Car manufacturing declined by -31.5% in the month, due primarily to ongoing model changeovers, restructuring and the impact of US tariffs, with 47,723 units rolling off production lines. Commercial vehicle output was also down sharply, by -53.6% to 2,087 units, as the closure of one of the UK’s CV plants continues to impact comparisons with last year.
Car production for export fell by -27.8%, although a -42.1% fall in output for the smaller domestic market meant exports comprised a larger share of production, up to 78.5%. Shipments to the European Union (EU) and the USA — the UK’s two largest markets — fell by -22.5% and -55.4% respectively with the US share of exports declining from 18.2% to 11.3%. This was in large part due to the imposition by the US administration of supplementary 25% Section 232 tariffs on cars from March which depressed demand instantly, forcing many manufacturers to stop shipments. However, with the trade agreement negotiated by the Government due to come into effect before the end of June, this should hopefully be a short-lived constraint. Declines were also recorded in exports to China and Turkey, down -11.5% and -51.0% respectively.
CV production declinesExport volumes of vans, buses, coaches, taxis and trucks also declined in May, down by -71.7% year- on-year. The EU remained overwhelmingly the sector’s largest customer, accounting for 94.7% of exports, although volumes fell -72.1%. As a result, the export share of overall commercial vehicle production fell from 67.9% to 41.4%, with the domestic market now the primary destination for UK commercial vehicle output.
The SMMT says that while overall vehicle output is currently constrained, with the right competitive conditions in place, automotive manufacturing can deliver significant gains for UK jobs, the economy and decarbonisation. With three major new trade deals secured with the USA, the EU and India, the sector has pledged to build on the Government’s landmark Industrial and Trade Strategies published last week. The organisation thinks rapid action on energy costs and an increased ability to access key overseas markets – plus additional measures to energise domestic demand – could put the UK on course to reclaim its place in the top 15 automotive manufacturing nations, for the first time since 2018.

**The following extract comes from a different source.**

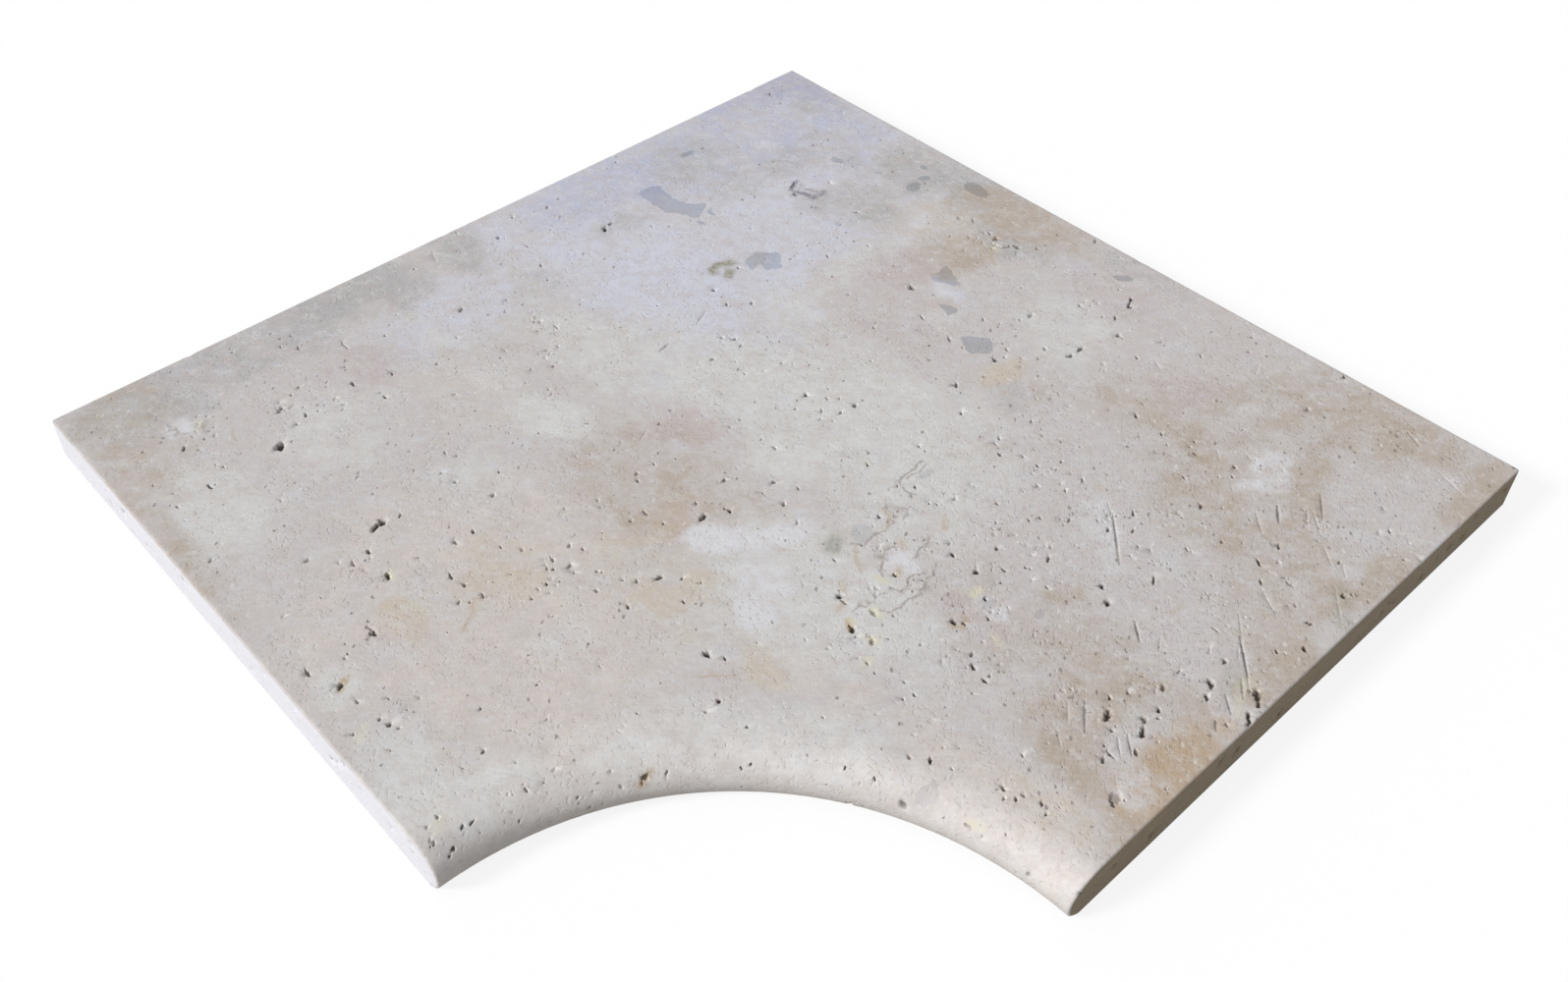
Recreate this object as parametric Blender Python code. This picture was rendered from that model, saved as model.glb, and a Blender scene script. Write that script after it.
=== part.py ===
# Inside corner stone for a pool coping: a square slab of honed travertine whose pool corner is a
# quarter round, with a bullnose turned along it. Metres, +Z up, origin at the centre of the bed.
# The pool corner points to +X -Y, and the two straight backs face -X and +Y.
import math

import bmesh
import bpy

# Driving sizes of the stone
SIDE = 0.610               # each back edge, and so the whole stone both ways
ARM = 0.405                # from a back edge to the nose, at each butt joint
THICKNESS = 0.028          # bed to tread
NOSE_HEIGHT = 0.012        # the nose's furthest line, above the bed
NOSE_TOP_RUN = 0.022       # how far back from the nose the tread starts to fall
NOSE_BASE_RUN = 0.011      # how far back from the nose the bed ends
EASING = 0.0012            # sawn arrises are rubbed off this far

# How finely the curves are cut into facets
ARC_STEPS = 64
NOSE_TOP_STEPS = 10
NOSE_BASE_STEPS = 7
EASING_STEPS = 2
EASED_ABOVE = math.radians(45)
SMOOTH_BELOW = math.radians(35)

# The stone's colour and finish
TRAVERTINE = (0.47, 0.41, 0.37, 1.0)
TRAVERTINE_ROUGHNESS = 0.62

# Places that follow from the sizes
HALF = SIDE / 2
POOL_RADIUS = SIDE - ARM
POOL_CENTRE = (HALF, -HALF)
JOINT_ANGLES = (math.radians(90), math.radians(180))


def clear_scene():
    """Remove every object that the opened file brought."""
    for thing in list(bpy.data.objects):
        bpy.data.objects.remove(thing, do_unlink=True)


def travertine():
    """The stone's own material."""
    material = bpy.data.materials.new("travertine")
    material.use_nodes = True
    shader = material.node_tree.nodes["Principled BSDF"]
    shader.inputs["Base Color"].default_value = TRAVERTINE
    shader.inputs["Roughness"].default_value = TRAVERTINE_ROUGHNESS
    shader.inputs["Metallic"].default_value = 0.0
    return material


def nose_profile():
    """Bullnose section from tread to bed, as (distance back from the nose, height)."""
    points = []
    top_drop = THICKNESS - NOSE_HEIGHT
    for step in range(NOSE_TOP_STEPS + 1):
        turn = math.pi / 2 * step / NOSE_TOP_STEPS
        back = NOSE_TOP_RUN * (1 - math.sin(turn))
        points.append((back, NOSE_HEIGHT + top_drop * math.cos(turn)))
    for step in range(1, NOSE_BASE_STEPS + 1):
        turn = math.pi / 2 * step / NOSE_BASE_STEPS
        back = NOSE_BASE_RUN * (1 - math.cos(turn))
        points.append((back, NOSE_HEIGHT * (1 - math.sin(turn))))
    return points


def turned_nose(shape):
    """Turn the bullnose section about the pool corner, one ring of vertices for each angle."""
    first, last = JOINT_ANGLES
    rings = []
    for step in range(ARC_STEPS + 1):
        angle = first + (last - first) * step / ARC_STEPS
        ring = []
        for back, height in nose_profile():
            reach = POOL_RADIUS + back
            x = POOL_CENTRE[0] + reach * math.cos(angle)
            y = POOL_CENTRE[1] + reach * math.sin(angle)
            ring.append(shape.verts.new((x, y, height)))
        rings.append(ring)
    for ring, following in zip(rings, rings[1:]):
        for upper in range(len(ring) - 1):
            corners = (ring[upper], following[upper], following[upper + 1], ring[upper + 1])
            shape.faces.new(corners)
    return rings


def slab_corners(shape, height):
    """The slab's three square corners, from the +X joint round the backs to the -Y joint."""
    places = ((HALF, HALF), (-HALF, HALF), (-HALF, -HALF))
    return [shape.verts.new((x, y, height)) for x, y in places]


def stone_mesh():
    """One closed body: the turned nose, the tread, the bed, two backs and two butt joints."""
    shape = bmesh.new()
    rings = turned_nose(shape)
    tread = slab_corners(shape, THICKNESS)
    bed = slab_corners(shape, 0.0)

    shape.faces.new(tread + [ring[0] for ring in reversed(rings)])
    shape.faces.new(bed + [ring[-1] for ring in reversed(rings)])
    for start in range(len(tread) - 1):
        shape.faces.new((tread[start], bed[start], bed[start + 1], tread[start + 1]))
    shape.faces.new([tread[0], bed[0]] + list(reversed(rings[0])))
    shape.faces.new([bed[-1], tread[-1]] + rings[-1])

    bmesh.ops.recalc_face_normals(shape, faces=shape.faces)
    mesh = bpy.data.meshes.new("coping_stone")
    shape.to_mesh(mesh)
    shape.free()
    return mesh


def coping_stone():
    """The stone as one object, with its sawn arrises eased."""
    mesh = stone_mesh()
    mesh.materials.append(travertine())
    mesh.shade_smooth()
    mesh.set_sharp_from_angle(angle=SMOOTH_BELOW)
    stone = bpy.data.objects.new("coping_stone", mesh)
    bpy.context.scene.collection.objects.link(stone)

    easing = stone.modifiers.new("eased_arrises", 'BEVEL')
    easing.width = EASING
    easing.segments = EASING_STEPS
    easing.limit_method = 'ANGLE'
    easing.angle_limit = EASED_ABOVE
    return stone


clear_scene()
coping_stone()
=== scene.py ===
# Looks of the pool coping stone: the open pits, gouges, clouds, calcite and stains of its travertine.
import math
import random

import bmesh
import bpy
import numpy as np
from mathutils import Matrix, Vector, geometry, noise


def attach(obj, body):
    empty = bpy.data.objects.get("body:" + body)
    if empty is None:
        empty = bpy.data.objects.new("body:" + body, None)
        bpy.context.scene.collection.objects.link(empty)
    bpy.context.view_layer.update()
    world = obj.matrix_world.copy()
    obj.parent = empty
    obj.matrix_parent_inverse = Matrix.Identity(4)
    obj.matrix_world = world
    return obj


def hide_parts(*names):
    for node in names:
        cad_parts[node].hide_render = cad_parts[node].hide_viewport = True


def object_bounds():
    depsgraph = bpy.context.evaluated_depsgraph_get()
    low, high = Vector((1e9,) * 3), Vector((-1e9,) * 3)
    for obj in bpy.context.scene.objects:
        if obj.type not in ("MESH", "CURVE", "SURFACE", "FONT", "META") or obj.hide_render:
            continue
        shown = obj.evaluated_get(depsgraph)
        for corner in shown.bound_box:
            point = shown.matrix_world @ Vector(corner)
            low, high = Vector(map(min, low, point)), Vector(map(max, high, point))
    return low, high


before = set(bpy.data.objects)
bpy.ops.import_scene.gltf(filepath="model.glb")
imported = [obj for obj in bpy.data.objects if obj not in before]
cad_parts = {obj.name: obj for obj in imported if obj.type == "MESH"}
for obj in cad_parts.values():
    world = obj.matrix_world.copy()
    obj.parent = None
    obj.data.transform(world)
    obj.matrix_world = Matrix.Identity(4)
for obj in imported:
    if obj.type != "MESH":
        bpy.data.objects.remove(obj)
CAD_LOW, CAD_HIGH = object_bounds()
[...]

SMMT chief executive Mike Hawes concluded “While 2025 has proved to be an incredibly challenging year for UK automotive production, there is the beginning of some optimism for the future. Confirmed trade deals with crucial markets, especially the USA and a more positive relationship with the EU, as well as Government strategies on industry and trade that recognise the critical role the sector plays in driving economic growth, should help recovery. With rapid implementation, particularly on the energy costs constraining our competitiveness, the UK can deliver the jobs, growth and decarbonisation that is desperately needed.”